Uh? Kinda like post-WWI but greater? Luckily, then, I guess we have a yardstick for failure…

Peter Gallagher
13 years ago

Hi Nick,

Completely agree that a per-capita allocation of tradable emission entitlements (preferably sold by each government to their emitters) wold be a much better approach than this MAD Kyoto target nonsense.

I’ve long been a supporter of the McKibben-Wilcoxen idea of a two part emission allocation comprising a (possibly per-capita linked) permanent entitlement and a temporary emission coupon to be sold at a multilaterally-agreed dollar value (probably pretty low). It is a lovely device for capturing price expectations.

What’s most important from a negotiating perspective, however, is that it’s target-less and perfectly well-aligned with government incentives (fiscal benefits). I argued in favor of this in my submission to the (former) PM’s Taskforce.

A simple per-capita allocation has the huge advantage of simplicity over the two-part certificate and I’m not sure that (if the certificates are sold by governments) that it’s mechanically less effective than the M+W idea.

Best wishes,


Peter Gallagher
13 years ago

Oops. Wrong spelling of Warwick McKibbin’s name.

13 years ago

I must say I applaud PM Rudd’s handling of this. He has ratified the agreement as a purely symbolic gesture to appease the gullible greenie constituency: and then followed former PM Howard’s policy on ignoring the whole sorry farce and not setting meaningless targets that nobody will meet. Rudd appears to know that the major impact of Kyoto is to provide comedians with fresh material. After all, between 1997 and 2004 the following happened:

– man-made GHG emissions globally increased by 18.0%

– the countries which signed Kyoto increased their GHG emissions by 21.1 percent

– countries that did not sign it increased their emissions by 10.0 percent

– but the USA only increased its emissions by 6.6 percent: which

– proves the foolishness of the whole glowball warmening scam.

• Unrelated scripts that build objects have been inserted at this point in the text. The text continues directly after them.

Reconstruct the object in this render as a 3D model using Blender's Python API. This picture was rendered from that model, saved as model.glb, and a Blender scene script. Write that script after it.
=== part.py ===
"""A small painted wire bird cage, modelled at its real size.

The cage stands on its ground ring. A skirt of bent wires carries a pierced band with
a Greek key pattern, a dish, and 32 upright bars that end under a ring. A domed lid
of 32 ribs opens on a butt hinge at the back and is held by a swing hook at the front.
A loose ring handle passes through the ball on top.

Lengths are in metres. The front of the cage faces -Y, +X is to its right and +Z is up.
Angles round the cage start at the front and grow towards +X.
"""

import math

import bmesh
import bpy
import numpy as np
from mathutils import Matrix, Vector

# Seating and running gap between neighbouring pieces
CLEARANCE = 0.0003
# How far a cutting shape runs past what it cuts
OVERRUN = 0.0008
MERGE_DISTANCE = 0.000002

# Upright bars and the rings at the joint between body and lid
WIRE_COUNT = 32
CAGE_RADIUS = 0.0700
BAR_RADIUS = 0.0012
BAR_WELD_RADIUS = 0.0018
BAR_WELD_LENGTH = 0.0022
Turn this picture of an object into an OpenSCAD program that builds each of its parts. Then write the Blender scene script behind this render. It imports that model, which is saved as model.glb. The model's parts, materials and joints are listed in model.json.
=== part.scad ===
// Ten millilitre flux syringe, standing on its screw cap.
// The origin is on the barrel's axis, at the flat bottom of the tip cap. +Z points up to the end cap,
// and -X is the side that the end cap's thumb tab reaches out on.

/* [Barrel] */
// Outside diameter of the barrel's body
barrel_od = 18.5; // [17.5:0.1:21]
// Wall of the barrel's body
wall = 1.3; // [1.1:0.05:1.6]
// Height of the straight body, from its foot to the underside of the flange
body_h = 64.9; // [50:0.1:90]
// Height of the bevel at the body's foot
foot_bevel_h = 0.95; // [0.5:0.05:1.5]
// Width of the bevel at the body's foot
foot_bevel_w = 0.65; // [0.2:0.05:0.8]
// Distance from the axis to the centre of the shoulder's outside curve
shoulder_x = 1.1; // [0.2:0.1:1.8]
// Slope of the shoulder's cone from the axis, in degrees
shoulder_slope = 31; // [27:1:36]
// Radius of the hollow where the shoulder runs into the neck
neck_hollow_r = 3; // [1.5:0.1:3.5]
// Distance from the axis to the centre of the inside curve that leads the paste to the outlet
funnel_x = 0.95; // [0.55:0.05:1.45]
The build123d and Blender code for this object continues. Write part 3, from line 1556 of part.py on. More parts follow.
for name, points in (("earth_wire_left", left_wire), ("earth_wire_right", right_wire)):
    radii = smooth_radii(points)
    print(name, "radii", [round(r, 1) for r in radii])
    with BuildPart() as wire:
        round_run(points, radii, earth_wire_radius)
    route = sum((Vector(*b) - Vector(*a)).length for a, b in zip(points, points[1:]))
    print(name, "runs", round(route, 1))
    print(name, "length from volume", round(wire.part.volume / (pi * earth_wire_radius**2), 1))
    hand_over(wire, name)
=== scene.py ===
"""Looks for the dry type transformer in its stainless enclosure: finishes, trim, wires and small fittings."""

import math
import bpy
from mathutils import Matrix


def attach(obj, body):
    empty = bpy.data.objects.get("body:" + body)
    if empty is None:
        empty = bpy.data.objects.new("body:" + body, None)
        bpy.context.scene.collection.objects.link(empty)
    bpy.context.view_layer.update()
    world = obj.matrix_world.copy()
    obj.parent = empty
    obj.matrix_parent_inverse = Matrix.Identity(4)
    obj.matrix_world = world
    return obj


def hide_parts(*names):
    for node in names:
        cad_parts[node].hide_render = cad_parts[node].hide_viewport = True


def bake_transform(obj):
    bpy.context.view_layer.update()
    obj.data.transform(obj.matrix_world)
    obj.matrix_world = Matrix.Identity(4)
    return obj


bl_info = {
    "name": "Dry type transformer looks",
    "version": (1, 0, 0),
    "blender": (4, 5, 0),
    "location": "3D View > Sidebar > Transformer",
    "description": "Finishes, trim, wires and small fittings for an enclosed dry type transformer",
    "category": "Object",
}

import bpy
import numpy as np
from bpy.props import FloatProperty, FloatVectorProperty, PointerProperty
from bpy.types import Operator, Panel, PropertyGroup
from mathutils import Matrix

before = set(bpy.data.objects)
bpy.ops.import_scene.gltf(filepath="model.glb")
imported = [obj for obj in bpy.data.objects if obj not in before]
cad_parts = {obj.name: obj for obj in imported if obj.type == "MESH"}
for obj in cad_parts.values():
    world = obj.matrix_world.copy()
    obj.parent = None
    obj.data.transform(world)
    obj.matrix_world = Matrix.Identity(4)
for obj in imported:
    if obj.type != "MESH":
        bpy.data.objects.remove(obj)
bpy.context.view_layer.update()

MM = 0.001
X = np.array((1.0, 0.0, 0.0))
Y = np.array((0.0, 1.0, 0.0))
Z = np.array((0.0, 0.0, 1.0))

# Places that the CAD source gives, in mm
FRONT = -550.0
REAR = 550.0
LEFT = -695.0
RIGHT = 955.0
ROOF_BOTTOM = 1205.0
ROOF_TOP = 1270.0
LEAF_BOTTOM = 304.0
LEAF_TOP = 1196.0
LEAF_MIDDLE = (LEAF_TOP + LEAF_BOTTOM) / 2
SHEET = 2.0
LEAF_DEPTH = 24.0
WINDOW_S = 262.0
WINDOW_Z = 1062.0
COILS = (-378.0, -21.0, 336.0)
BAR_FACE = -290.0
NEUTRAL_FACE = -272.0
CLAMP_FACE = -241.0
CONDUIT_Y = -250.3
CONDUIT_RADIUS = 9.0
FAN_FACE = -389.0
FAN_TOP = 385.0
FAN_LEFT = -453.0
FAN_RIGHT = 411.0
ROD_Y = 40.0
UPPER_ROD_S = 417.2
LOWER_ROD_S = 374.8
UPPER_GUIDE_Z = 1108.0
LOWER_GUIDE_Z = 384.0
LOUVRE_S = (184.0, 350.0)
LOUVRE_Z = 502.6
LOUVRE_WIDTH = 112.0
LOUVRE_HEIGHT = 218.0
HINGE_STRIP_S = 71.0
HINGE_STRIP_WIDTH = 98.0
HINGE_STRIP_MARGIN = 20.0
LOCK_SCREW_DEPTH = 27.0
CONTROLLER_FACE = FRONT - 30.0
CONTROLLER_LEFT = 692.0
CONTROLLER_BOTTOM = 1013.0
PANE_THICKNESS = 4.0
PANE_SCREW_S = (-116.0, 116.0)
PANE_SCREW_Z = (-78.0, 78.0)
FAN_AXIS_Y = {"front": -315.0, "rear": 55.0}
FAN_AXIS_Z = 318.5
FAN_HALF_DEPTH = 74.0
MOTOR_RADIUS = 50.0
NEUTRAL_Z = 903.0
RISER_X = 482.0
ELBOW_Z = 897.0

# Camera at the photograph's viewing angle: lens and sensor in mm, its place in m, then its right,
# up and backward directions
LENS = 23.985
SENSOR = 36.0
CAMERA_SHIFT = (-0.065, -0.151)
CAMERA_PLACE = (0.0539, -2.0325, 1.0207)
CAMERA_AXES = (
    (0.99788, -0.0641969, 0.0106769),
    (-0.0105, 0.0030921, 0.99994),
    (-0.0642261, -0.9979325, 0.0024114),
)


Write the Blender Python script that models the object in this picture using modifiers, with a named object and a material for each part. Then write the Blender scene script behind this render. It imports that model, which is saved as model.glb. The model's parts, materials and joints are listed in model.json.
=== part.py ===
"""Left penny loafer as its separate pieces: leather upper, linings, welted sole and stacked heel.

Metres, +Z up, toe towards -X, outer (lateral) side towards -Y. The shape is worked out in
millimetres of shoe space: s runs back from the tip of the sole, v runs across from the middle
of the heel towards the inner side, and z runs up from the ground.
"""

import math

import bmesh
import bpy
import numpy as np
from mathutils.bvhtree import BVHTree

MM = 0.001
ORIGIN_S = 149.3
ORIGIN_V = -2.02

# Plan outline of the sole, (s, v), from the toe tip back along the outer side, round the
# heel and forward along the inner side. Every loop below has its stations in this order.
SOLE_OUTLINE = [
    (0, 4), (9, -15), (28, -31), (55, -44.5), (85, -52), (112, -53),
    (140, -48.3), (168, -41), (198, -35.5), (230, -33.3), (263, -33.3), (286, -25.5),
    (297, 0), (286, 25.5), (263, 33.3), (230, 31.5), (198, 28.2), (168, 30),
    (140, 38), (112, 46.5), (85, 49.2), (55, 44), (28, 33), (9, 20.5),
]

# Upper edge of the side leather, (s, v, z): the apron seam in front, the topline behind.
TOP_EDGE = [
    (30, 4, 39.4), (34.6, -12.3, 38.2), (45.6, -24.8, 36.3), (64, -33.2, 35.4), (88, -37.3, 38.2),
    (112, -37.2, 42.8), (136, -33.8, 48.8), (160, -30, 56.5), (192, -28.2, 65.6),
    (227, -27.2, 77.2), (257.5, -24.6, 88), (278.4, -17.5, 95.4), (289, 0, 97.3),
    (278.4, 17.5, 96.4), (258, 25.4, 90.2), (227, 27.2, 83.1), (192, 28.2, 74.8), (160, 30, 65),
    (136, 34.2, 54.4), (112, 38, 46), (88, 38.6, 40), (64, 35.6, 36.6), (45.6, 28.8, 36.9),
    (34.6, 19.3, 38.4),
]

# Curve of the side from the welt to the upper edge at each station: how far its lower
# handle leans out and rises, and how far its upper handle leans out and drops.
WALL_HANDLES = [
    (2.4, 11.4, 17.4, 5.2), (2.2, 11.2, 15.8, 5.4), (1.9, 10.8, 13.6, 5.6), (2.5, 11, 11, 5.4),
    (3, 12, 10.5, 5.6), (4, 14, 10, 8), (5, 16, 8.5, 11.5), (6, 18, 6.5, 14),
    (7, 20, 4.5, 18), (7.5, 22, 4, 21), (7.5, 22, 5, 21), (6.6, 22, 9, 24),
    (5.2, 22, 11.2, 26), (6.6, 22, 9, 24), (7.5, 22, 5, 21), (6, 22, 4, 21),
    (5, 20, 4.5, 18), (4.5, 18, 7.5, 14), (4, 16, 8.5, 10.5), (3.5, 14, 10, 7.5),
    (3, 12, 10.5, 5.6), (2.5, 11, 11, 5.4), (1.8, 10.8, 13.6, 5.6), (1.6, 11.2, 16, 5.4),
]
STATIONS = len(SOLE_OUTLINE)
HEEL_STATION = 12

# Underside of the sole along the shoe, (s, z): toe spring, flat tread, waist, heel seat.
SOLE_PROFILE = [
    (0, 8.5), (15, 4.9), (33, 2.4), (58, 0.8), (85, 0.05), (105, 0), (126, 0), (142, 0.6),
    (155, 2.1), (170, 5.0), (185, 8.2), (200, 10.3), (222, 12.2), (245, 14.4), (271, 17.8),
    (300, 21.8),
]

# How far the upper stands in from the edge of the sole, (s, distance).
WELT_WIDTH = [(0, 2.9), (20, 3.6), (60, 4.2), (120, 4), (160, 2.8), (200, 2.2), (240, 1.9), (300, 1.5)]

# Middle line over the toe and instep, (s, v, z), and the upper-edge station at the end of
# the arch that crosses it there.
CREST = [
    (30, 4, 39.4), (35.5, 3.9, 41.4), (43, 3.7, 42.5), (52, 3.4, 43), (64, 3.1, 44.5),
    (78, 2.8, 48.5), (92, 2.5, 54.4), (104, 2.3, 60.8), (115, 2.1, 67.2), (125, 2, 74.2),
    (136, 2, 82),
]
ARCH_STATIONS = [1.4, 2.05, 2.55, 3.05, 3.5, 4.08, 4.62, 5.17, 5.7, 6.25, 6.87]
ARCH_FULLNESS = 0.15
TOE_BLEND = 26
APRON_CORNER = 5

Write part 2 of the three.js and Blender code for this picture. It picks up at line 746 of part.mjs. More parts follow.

So by refusing to be party to setting targets which would add to the surreality of the whole Kyoto farce, PM Rudd is indicating that he is shaping up as a halfway decent Conservative PM. He’s acting as Howard-lite, with a younger face.

How his razor gang slashes government spending by $10Bn will be most interesting. He has promised to leave Defence and Education alone (like a good Conservative should), which leaves social spending and welfare programs to slash.


13 years ago

Weighted in favour of developing nations or level playing field – won’t matter.
The US is not about to let a truly effective global response to climate change go forward. It just cannot conceive the consequences and still has its head in its nether regions.

13 years ago

What you guys still bedwetting about CO2 have to do is some comparative study on massive frauds more generally. That way you can take the lessons learned to help dig your way out of this current fraud that you’ve been taken in by.

No archeological data can be found to support the outrageous idiocy of the Book Of Mormon. Yet many intelligent folks are still Mormon. And at the same time no evidence whatsoever can be found to justify this campaign to restrict industrial-CO2-release and yet here you all are swimming in this fraud. Totally and embarrassingly taken in by it. I’ll not say that intelligent people are still taken in by it the same way as they are taken in by the Book Of Mormon. Because in 2008 I no longer think thats true. To be taken in by this utter racket is proof of failed analytical ability.

But I still think you could look at these other rackets. Like this hoax of Joseph Smith. There are parallels here. Parallels for you nutters to learn by.